Au tout début des années 1990, les universitaires américains faisaient de la neuroéconomie sans le savoir. Paul Glimcher, professeur à la New York University (NYU) et l'un des pères fondateurs de la discipline, avait trouvé son bonheur dans une étude du neurologiste William Newsome sur les difficiles modes de décision... des singes. Un autre neurologiste, Antonio Damasio, de l'université d'Iowa, étudiait la décision chez les victimes de lésions cérébrales. A l'époque, les scientifiques parlaient tout juste de "psychophysique".
Ce n'est qu'en 1998 que la neuroéconomie fait son apparition sous la plume de Kevin McCabe, professeur à la George Mason University. Celui-ci invente le mot neuroéconomie pour convaincre l'agence gouvernementale de la recherche, National Science Foundation, de lui accorder une subvention. Très peu de temps après, en 1999, Paul Glimcher et Michael Pratt publient dans la revue Nature leur étude sur le comportement des singes lié aux récompenses espérées. Pour Paul Zak, directeur du Center for Neuroeconomics Studies à la Claremont Graduate University (Californie), c'est le premier vrai article de neuroéconomie, car il mène l'enquête sur une allocation optimale de ressources rares. Peu importe que la vedette de l'étude soit un singe et non pas Homo economicus !

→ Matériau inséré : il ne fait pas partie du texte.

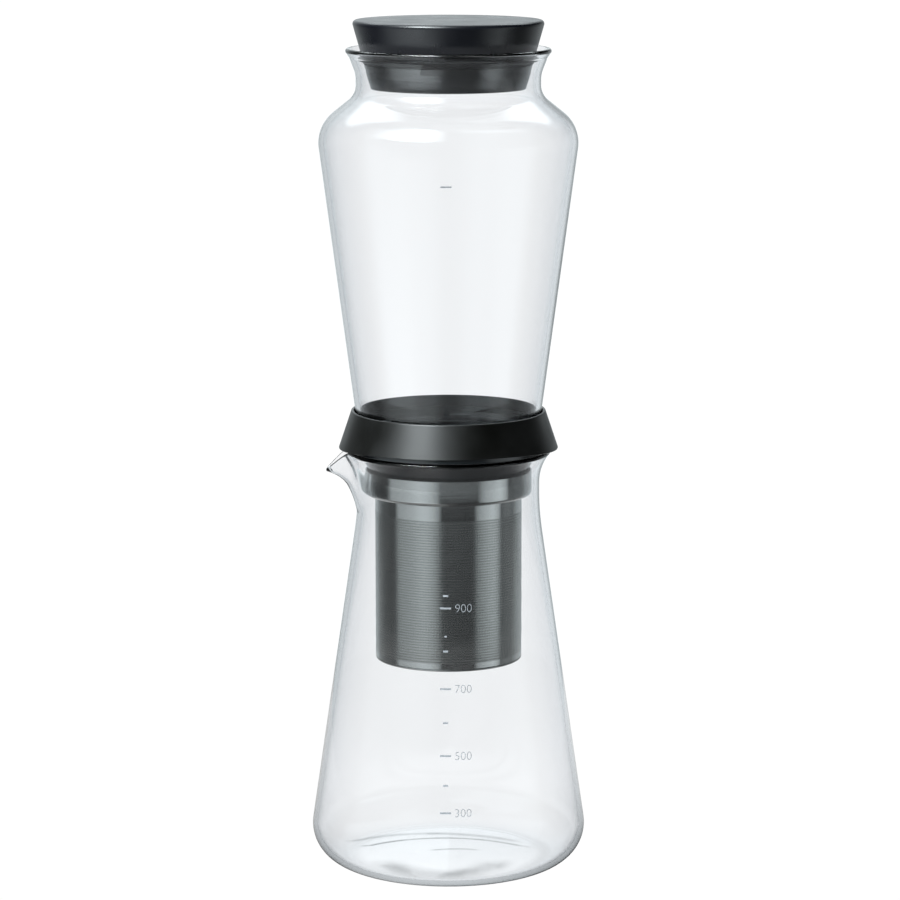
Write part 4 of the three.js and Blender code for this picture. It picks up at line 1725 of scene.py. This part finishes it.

Les pionniers des années 1990 privilégient le travail interdisciplinaire : ils sont médecins, psychologues, biologistes, économistes... Du côté des neurosciences, "on ouvre la boîte noire qui génère les comportements, mais on n'a guère de comportements intéressants à étudier : j'étais frustré", explique Paul Zak, à l'époque jeune biologiste, pour expliquer son intérêt pour l'économie qui, de son côté, "teste des tas de modèles de comportements sans savoir ce qui produit ces comportements", affirme-t-il.
La rencontre entre les deux disciplines, qu'il juge "inéluctable", se réalise au cours de réunions clés. Il y eut à l'origine une entrevue en 1997 à la Carnegie Mellon University ; puis deux rencontres en 2001, l'une à la Fondation Gruter, l'autre à l'université Princeton. Deux ans plus tard, 30 chercheurs convaincus se retrouvent à Martha's Vineyard, lieu de villégiature de la jet-set américaine au large de Cape Cod, sur la côte du Massachusetts. Et, en 2004, ils sont 83 sur l'île de Kiawah, une station balnéaire de Caroline du Sud. Vernon Smith, Prix Nobel d'économie, apporte sa caution à la réunion. Et les neuroconspirateurs, de plus en plus nombreux, décident alors de créer la Society for Neuroeconomics.
L'association, installée à New York, tout près de la NYU, revendique plus de 400 membres aux Etats-Unis et dans le monde. Ses chercheurs ont créé de solides laboratoires sur l'ensemble du territoire américain. Le champ d'études n'a pas de limites. L'outil de l'imagerie par résonance magnétique (IRM) doit aider M. Zak à comprendre "pourquoi les gens sont bons ou mauvais". Il l'applique aux hommes, aux singes et autres animaux. Stacy Wood, directrice du Center for Neuroeconomic Research à l'université de Caroline du Sud, s'intéresse quant à elle aux décisions des consommateurs. Elle fouille le cerveau de personnes qui ont une alimentation de bon goût, mais mauvaise pour la santé...
D'autres s'intéressent aux investisseurs en Bourse.Ces études diverses et variées coûtent cher. Le Center for Neuroeconomics Studies de l'université Claremont emploie 14 chercheurs et affiche un budget de fonctionnement annuel de 800 000 dollars. Les agences de l'Etat - les National Institutes of Health -, souvent appelées à la rescousse, soutiennent volontiers cette science émergente. Elles viennent ainsi d'annoncer une subvention de 1,5 million de dollars pour étudier les mécanismes neurobiologiques du comportement économique des adultes vieillissants.
Les fondations International Foundation for Research in Experimental Economics (Ifree), MacArthur, Templeton, Mercatus, Gruter Institute sont sollicitées. La fondation MacArthur, dont l'objectif est "d'améliorer la condition humaine", a promis une aide sur trois ans de 10 millions de dollars aux neuroéconomistes qui planchent sur le droit. "D'ici dix ans, la neuroéconomie sera une matière classique au même titre que la macroéconomie", prédit M. Zak.